Considérant les aspirations manifestes du peuple béninois à la paix et sa volonté de résoudre réellement la crise actuelle par des voies pacifiques, c'est-à-dire sans recours inutile à la violence ;

Considérant les dispositions pertinentes contenues dans l'allocution d'ouverture de la Conférence prononcée par M. le président de la République le lundi 19 février 1990 et les informations qu'il a bien voulu apporter à la Conférence le mercredi 21 février 1990 ;

Considérant la représentation en son sein de toutes les institutions centrales de l'État et la qualité de membre de droit reconnue à M. le président de la République.

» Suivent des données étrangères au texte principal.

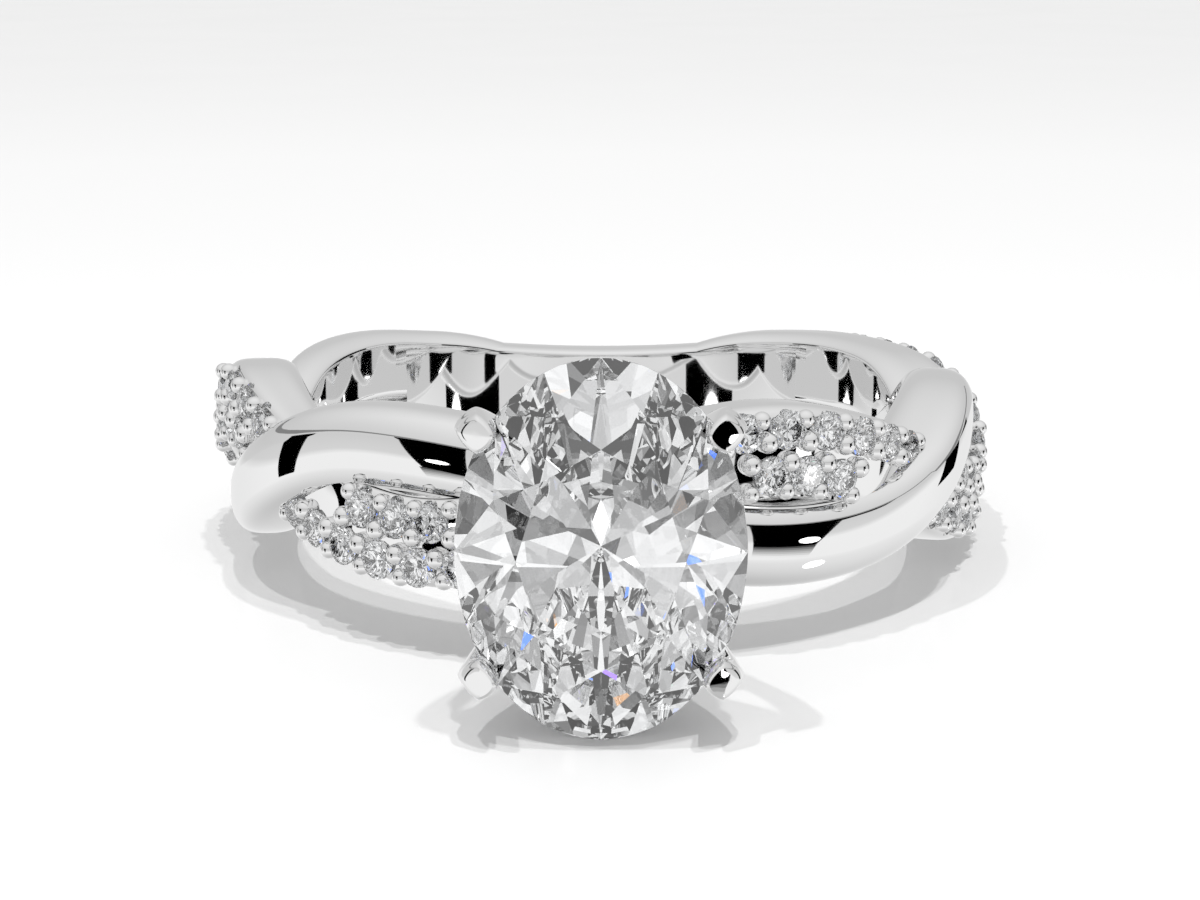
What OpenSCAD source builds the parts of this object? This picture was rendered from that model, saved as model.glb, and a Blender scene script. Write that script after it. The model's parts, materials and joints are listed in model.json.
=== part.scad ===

La Conférence nationale des forces vives réunie à l'hôtel PLM-Alédjo à Cotonou :

1. Affirme sa détermination d'arrêter les mesures propres à dénouer la crise actuelle par des voies pacifique et sa volonté d'instaurer la démocratie et le respect des droits de l'homme et des libertés fondamentales et de promouvoir le progrès économique et social ;

2. Décide de mettre en place un organisme national approprié pour le suivi de l'exécution des résultats de ses travaux ;

3. Décide qu'elle adoptera une charte d'union nationale qui servira de base pour l'élaboration d'une nouvelle Constitution par une commission qu'elle mettra elle-même en place et qui travaillera en toute indépendance vis-à-vis des structures de l'État ;

4. Décide que le texte du projet de Constitution ainsi rédigé sera soumis à un référendum sous le contrôle de l'organisme national de suivi ;

5. Décide que l'organisme national de suivi est habilité à contrôler le processus de transition et la mise en place des institutions de la prochaine République ;

6. Proclame solennellement sa souveraineté et la force exécutoire de ses décisions ;

7. Lance un appel au peuple béninois pour qu'il appuie effectivement les décisions et mesures conformes à ses intérêts qui seront issues de ces travaux ;

8. Demande à toutes les forces vives de la nation de contribuer pleinement à l'application diligente et intégrale de ces décisions et mesures.

    Fait à Cotonou, le 24 février 1990.

La Conférence nationale des forces vives de la nation.